Keep in mind that disallow is a blunt tool. If you disallow a page, search engines won’t see the noindex tag on that page. So, if you want a page to be excluded from search results, use noindex before you disallow it.
Yes, You Can Combine Noindex and Disallow Together
In some cases, using both noindex and disallow can be a strategic move. Here’s how it works:
- Noindex First: Begin by adding the noindex tag to the page you want to remove from search results. This signals to search engines not to include the page in their index.
- Wait for Removal: Give search engines some time to crawl your site and see the noindex tag. This usually takes a few days or weeks, but you can monitor the process in tools like Google Search Console.
- Disallow Second: Once you’ve confirmed the page is no longer in search results, add the disallow directive to your robots.txt file. This prevents search engine bots from crawling the page in the future, saving your crawl budget for more important pages.
Why use both?
Combining noindex and disallow offers a two-pronged approach to controlling a page’s visibility:
- Noindex ensures that the page won’t appear in search results, even if it’s linked to from other sites.
- Disallow prevents unnecessary crawling, which can be helpful for pages that are resource-intensive or contain sensitive information.
Scenarios for Combining Noindex and Disallow
This combo is particularly effective for:
- Private or sensitive pages: Ensure maximum protection for pages with confidential data.
- Staging or development sites: Keep test versions of your site out of search results and away from curious bots.
- Duplicate content: Thoroughly address duplicate content issues by removing the duplicates from the index and preventing them from being crawled.
Important Considerations
- Order of Operations: Remember, crawling happens before indexing. So, if you disallow a page first, search engines won’t see the noindex tag. Always noindex first, then disallow.
- Monitoring: Keep an eye on your website’s search performance using tools like Google Search Console. This will help you ensure that the combined strategy is working as intended.
When you combine noindex and disallow, you’ll have even greater control over how search engines interact with your website.
Have specific questions and need to know the answer?

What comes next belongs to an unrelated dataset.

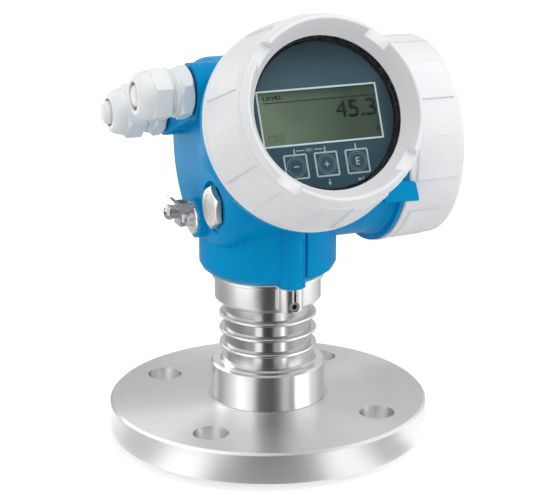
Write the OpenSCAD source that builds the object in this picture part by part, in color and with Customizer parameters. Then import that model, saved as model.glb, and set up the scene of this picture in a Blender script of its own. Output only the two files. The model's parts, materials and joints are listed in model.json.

Here are a few common questions and the correct solutions:
Question | Answer | Command(s) |
---|---|---|
Do I want this page to show up in search results? | No | noindex |
Do I want search engines to crawl this page at all? | No | disallow |
Is the page already indexed? | Yes – Use noindex first, then disallow after the page is removed from search results. <br>No – You can use disallow . | noindex , then disallow or just disallow |
Do I want to pass link authority to this page? | No | nofollow |
Is the page for a specific purpose, like a thank-you page or login page? | Yes | noindex |
Does the page contain duplicate content? | Yes | noindex or canonical |
Is the page under development or incomplete? | Yes | noindex and disallow |
Best Practices for Noindex, Nofollow, and Disallow
Think of these best practices as your roadmap for using these commands like a pro:
- Plan Strategically: Before making any changes, take the time to map out your SEO goals and identify the pages you want to impact. Having a clear strategy will guide your decisions and prevent missteps.
- Start with Noindex, Then Disallow: Prioritize adding the noindex tag to pages you want removed from search results. Once the page is de-indexed, use disallow to prevent future crawling and conserve crawl budget.
- Use Nofollow Judiciously: Apply nofollow only to specific links where it’s necessary, such as paid links, user-generated content, or links to untrusted sources. Avoid overusing nofollow, as it can impact your site’s overall link equity.
- Monitor and Adapt: Regularly check your website’s search performance using tools like Google Search Console. Monitor crawl reports to ensure bots are following your directives, and make adjustments if needed based on performance data.
- Explore Alternatives: Consider other options besides these commands. For instance, password-protect sensitive pages, or use canonical tags to manage duplicate content. Sometimes, the best solution is a simple one.
- Consider Robots Meta Tag Variations: Explore the nuances of the robots meta tag beyond just “noindex” and “nofollow.” For example, you can use
max-snippet:[number]
to limit the length of a page’s description in search results ormax-image-preview:large
to control the size of image previews. - Check Your Implementation: Always double-check your code and robots.txt file to ensure commands are placed correctly and don’t inadvertently block essential pages or resources.
- Test Thoroughly: After making changes, test your website to verify that the commands are working as expected. Use a robots.txt testing tool or fetch and render features in Google Search Console.
- Stay Informed: Search engine guidelines and best practices can evolve, so stay updated on the latest recommendations to ensure your strategies remain effective.
- Integrate with Overall SEO: Remember, these commands are just one piece of the SEO puzzle. Combine them with a comprehensive SEO strategy that includes high-quality content, relevant keywords, and strong backlinks for optimal results.
Common Mistakes to Avoid
- Disallowing Important Pages: Be extra cautious when editing your robots.txt file. Accidentally disallowing key pages can severely harm your site’s visibility.
- Noindexing Your Entire Site: Always ensure your homepage and other crucial pages are indexable by search engines.
- Overusing Nofollow: Avoid nofollowing all external links as this can signal to search engines that you’re not a trustworthy source.
- Ignoring Canonical Tags: If you have duplicate content, prioritize canonical tags over noindex or disallow.
- Forgetting to Update: Regularly review your robots.txt file and meta tags to ensure they align with your current SEO strategy and website structure.
Conclusion: Your Website, Your Way
Think of noindex, nofollow, and disallow as your toolbox for shaping how search engines interact with your website. By understanding how these commands work and when to use them, you gain the power to:
- Control what pages appear in search results.
- Protect sensitive information.
- Guide search engine bots through your site.
- Manage duplicate content.
- Save crawl budget for your most important pages.
Remember, these tools aren’t meant to be used haphazardly. Take the time to strategize, monitor your results, and adjust your approach as needed. By doing so, you’ll ensure that your website is presented to the world exactly as you intend.